→ Problem details: Give the material again in full, matching it exactly.

→ Dataset content:
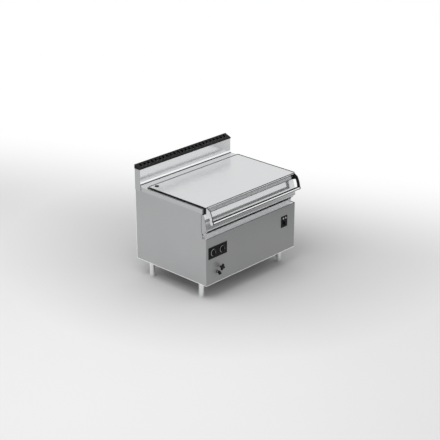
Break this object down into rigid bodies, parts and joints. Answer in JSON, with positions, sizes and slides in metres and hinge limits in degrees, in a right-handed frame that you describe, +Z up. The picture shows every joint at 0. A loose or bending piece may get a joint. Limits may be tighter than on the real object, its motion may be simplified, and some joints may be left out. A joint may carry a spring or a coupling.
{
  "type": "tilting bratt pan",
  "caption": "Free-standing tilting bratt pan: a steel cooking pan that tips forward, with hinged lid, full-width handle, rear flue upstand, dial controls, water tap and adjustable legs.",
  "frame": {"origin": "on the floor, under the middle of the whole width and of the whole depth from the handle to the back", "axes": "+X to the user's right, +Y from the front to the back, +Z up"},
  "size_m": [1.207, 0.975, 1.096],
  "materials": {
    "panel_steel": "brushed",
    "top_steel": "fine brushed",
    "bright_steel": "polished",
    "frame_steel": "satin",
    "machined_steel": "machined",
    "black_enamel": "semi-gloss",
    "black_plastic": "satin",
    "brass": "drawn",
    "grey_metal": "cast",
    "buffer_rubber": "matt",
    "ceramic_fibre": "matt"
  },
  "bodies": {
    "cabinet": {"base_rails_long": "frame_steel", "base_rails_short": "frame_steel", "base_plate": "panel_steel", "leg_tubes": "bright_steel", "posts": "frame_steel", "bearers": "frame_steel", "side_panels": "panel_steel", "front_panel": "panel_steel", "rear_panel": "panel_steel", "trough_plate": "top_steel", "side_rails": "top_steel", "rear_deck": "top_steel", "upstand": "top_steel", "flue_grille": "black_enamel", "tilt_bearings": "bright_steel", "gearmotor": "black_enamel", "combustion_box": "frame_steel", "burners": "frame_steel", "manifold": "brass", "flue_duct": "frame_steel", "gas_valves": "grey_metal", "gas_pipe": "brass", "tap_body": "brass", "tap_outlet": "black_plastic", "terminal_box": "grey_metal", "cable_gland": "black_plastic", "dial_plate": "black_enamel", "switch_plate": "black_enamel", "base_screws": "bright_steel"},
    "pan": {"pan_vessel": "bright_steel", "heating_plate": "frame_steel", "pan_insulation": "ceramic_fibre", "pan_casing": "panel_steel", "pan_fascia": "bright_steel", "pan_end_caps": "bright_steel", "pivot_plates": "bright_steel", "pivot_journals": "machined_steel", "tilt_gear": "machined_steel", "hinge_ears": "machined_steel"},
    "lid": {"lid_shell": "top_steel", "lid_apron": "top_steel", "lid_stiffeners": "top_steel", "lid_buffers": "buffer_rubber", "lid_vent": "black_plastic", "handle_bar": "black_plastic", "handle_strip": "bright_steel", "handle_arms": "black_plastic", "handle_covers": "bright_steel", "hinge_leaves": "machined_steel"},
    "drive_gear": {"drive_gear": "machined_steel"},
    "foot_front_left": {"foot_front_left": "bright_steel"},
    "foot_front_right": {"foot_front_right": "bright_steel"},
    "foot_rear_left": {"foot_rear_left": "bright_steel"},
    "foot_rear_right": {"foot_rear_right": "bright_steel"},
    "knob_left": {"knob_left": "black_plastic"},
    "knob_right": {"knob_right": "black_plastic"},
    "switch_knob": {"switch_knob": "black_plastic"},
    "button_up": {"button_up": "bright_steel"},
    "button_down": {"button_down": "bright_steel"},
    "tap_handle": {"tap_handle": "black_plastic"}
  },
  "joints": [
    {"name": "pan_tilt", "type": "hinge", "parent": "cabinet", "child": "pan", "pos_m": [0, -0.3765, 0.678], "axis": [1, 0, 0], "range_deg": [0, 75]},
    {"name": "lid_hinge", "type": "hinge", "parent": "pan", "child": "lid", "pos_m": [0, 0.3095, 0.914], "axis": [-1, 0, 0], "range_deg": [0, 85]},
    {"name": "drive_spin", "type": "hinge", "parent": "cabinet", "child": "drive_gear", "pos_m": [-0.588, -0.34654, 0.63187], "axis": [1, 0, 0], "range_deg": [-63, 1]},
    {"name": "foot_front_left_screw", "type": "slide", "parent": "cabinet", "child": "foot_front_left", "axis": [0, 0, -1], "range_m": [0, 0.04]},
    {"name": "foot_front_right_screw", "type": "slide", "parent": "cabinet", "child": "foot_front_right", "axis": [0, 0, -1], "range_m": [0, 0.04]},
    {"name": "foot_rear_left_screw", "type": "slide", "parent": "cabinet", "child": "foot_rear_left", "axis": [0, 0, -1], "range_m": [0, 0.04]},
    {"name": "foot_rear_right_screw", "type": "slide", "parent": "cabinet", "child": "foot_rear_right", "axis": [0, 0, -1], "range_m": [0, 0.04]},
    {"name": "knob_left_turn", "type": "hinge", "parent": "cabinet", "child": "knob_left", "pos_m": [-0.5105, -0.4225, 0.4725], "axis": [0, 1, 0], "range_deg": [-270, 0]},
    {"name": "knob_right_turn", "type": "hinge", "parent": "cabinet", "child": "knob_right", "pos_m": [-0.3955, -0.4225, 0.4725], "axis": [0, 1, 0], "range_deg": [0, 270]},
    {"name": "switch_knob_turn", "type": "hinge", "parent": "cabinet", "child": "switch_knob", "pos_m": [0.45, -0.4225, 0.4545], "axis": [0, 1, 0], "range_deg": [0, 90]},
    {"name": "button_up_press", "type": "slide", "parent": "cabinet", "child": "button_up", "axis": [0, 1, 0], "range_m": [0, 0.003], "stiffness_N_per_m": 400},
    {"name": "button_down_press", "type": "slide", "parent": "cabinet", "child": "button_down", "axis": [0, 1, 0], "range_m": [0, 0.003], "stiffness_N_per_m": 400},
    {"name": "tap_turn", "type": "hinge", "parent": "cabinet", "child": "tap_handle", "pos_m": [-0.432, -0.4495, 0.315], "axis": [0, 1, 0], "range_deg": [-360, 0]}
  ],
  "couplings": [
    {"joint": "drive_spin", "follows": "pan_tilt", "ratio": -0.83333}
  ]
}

→ The reply:
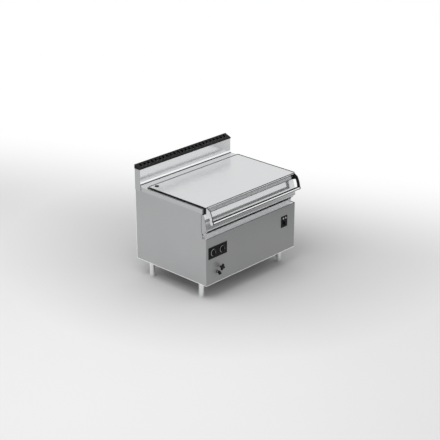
Break this object down into rigid bodies, parts and joints. Answer in JSON, with positions, sizes and slides in metres and hinge limits in degrees, in a right-handed frame that you describe, +Z up. The picture shows every joint at 0. A loose or bending piece may get a joint. Limits may be tighter than on the real object, its motion may be simplified, and some joints may be left out. A joint may carry a spring or a coupling.
{
  "type": "tilting bratt pan",
  "caption": "Free-standing tilting bratt pan: a steel cooking pan that tips forward, with hinged lid, full-width handle, rear flue upstand, dial controls, water tap and adjustable legs.",
  "frame": {"origin": "on the floor, under the middle of the whole width and of the whole depth from the handle to the back", "axes": "+X to the user's right, +Y from the front to the back, +Z up"},
  "size_m": [1.207, 0.975, 1.096],
  "materials": {
    "panel_steel": "brushed",
    "top_steel": "fine brushed",
    "bright_steel": "polished",
    "frame_steel": "satin",
    "machined_steel": "machined",
    "black_enamel": "semi-gloss",
    "black_plastic": "satin",
    "brass": "drawn",
    "grey_metal": "cast",
    "buffer_rubber": "matt",
    "ceramic_fibre": "matt"
  },
  "bodies": {
    "cabinet": {"base_rails_long": "frame_steel", "base_rails_short": "frame_steel", "base_plate": "panel_steel", "leg_tubes": "bright_steel", "posts": "frame_steel", "bearers": "frame_steel", "side_panels": "panel_steel", "front_panel": "panel_steel", "rear_panel": "panel_steel", "trough_plate": "top_steel", "side_rails": "top_steel", "rear_deck": "top_steel", "upstand": "top_steel", "flue_grille": "black_enamel", "tilt_bearings": "bright_steel", "gearmotor": "black_enamel", "combustion_box": "frame_steel", "burners": "frame_steel", "manifold": "brass", "flue_duct": "frame_steel", "gas_valves": "grey_metal", "gas_pipe": "brass", "tap_body": "brass", "tap_outlet": "black_plastic", "terminal_box": "grey_metal", "cable_gland": "black_plastic", "dial_plate": "black_enamel", "switch_plate": "black_enamel", "base_screws": "bright_steel"},
    "pan": {"pan_vessel": "bright_steel", "heating_plate": "frame_steel", "pan_insulation": "ceramic_fibre", "pan_casing": "panel_steel", "pan_fascia": "bright_steel", "pan_end_caps": "bright_steel", "pivot_plates": "bright_steel", "pivot_journals": "machined_steel", "tilt_gear": "machined_steel", "hinge_ears": "machined_steel"},
    "lid": {"lid_shell": "top_steel", "lid_apron": "top_steel", "lid_stiffeners": "top_steel", "lid_buffers": "buffer_rubber", "lid_vent": "black_plastic", "handle_bar": "black_plastic", "handle_strip": "bright_steel", "handle_arms": "black_plastic", "handle_covers": "bright_steel", "hinge_leaves": "machined_steel"},
    "drive_gear": {"drive_gear": "machined_steel"},
    "foot_front_left": {"foot_front_left": "bright_steel"},
    "foot_front_right": {"foot_front_right": "bright_steel"},
    "foot_rear_left": {"foot_rear_left": "bright_steel"},
    "foot_rear_right": {"foot_rear_right": "bright_steel"},
    "knob_left": {"knob_left": "black_plastic"},
    "knob_right": {"knob_right": "black_plastic"},
    "switch_knob": {"switch_knob": "black_plastic"},
    "button_up": {"button_up": "bright_steel"},
    "button_down": {"button_down": "bright_steel"},
    "tap_handle": {"tap_handle": "black_plastic"}
  },
  "joints": [
    {"name": "pan_tilt", "type": "hinge", "parent": "cabinet", "child": "pan", "pos_m": [0, -0.3765, 0.678], "axis": [1, 0, 0], "range_deg": [0, 75]},
    {"name": "lid_hinge", "type": "hinge", "parent": "pan", "child": "lid", "pos_m": [0, 0.3095, 0.914], "axis": [-1, 0, 0], "range_deg": [0, 85]},
    {"name": "drive_spin", "type": "hinge", "parent": "cabinet", "child": "drive_gear", "pos_m": [-0.588, -0.34654, 0.63187], "axis": [1, 0, 0], "range_deg": [-63, 1]},
    {"name": "foot_front_left_screw", "type": "slide", "parent": "cabinet", "child": "foot_front_left", "axis": [0, 0, -1], "range_m": [0, 0.04]},
    {"name": "foot_front_right_screw", "type": "slide", "parent": "cabinet", "child": "foot_front_right", "axis": [0, 0, -1], "range_m": [0, 0.04]},
    {"name": "foot_rear_left_screw", "type": "slide", "parent": "cabinet", "child": "foot_rear_left", "axis": [0, 0, -1], "range_m": [0, 0.04]},
    {"name": "foot_rear_right_screw", "type": "slide", "parent": "cabinet", "child": "foot_rear_right", "axis": [0, 0, -1], "range_m": [0, 0.04]},
    {"name": "knob_left_turn", "type": "hinge", "parent": "cabinet", "child": "knob_left", "pos_m": [-0.5105, -0.4225, 0.4725], "axis": [0, 1, 0], "range_deg": [-270, 0]},
    {"name": "knob_right_turn", "type": "hinge", "parent": "cabinet", "child": "knob_right", "pos_m": [-0.3955, -0.4225, 0.4725], "axis": [0, 1, 0], "range_deg": [0, 270]},
    {"name": "switch_knob_turn", "type": "hinge", "parent": "cabinet", "child": "switch_knob", "pos_m": [0.45, -0.4225, 0.4545], "axis": [0, 1, 0], "range_deg": [0, 90]},
    {"name": "button_up_press", "type": "slide", "parent": "cabinet", "child": "button_up", "axis": [0, 1, 0], "range_m": [0, 0.003], "stiffness_N_per_m": 400},
    {"name": "button_down_press", "type": "slide", "parent": "cabinet", "child": "button_down", "axis": [0, 1, 0], "range_m": [0, 0.003], "stiffness_N_per_m": 400},
    {"name": "tap_turn", "type": "hinge", "parent": "cabinet", "child": "tap_handle", "pos_m": [-0.432, -0.4495, 0.315], "axis": [0, 1, 0], "range_deg": [-360, 0]}
  ],
  "couplings": [
    {"joint": "drive_spin", "follows": "pan_tilt", "ratio": -0.83333}
  ]
}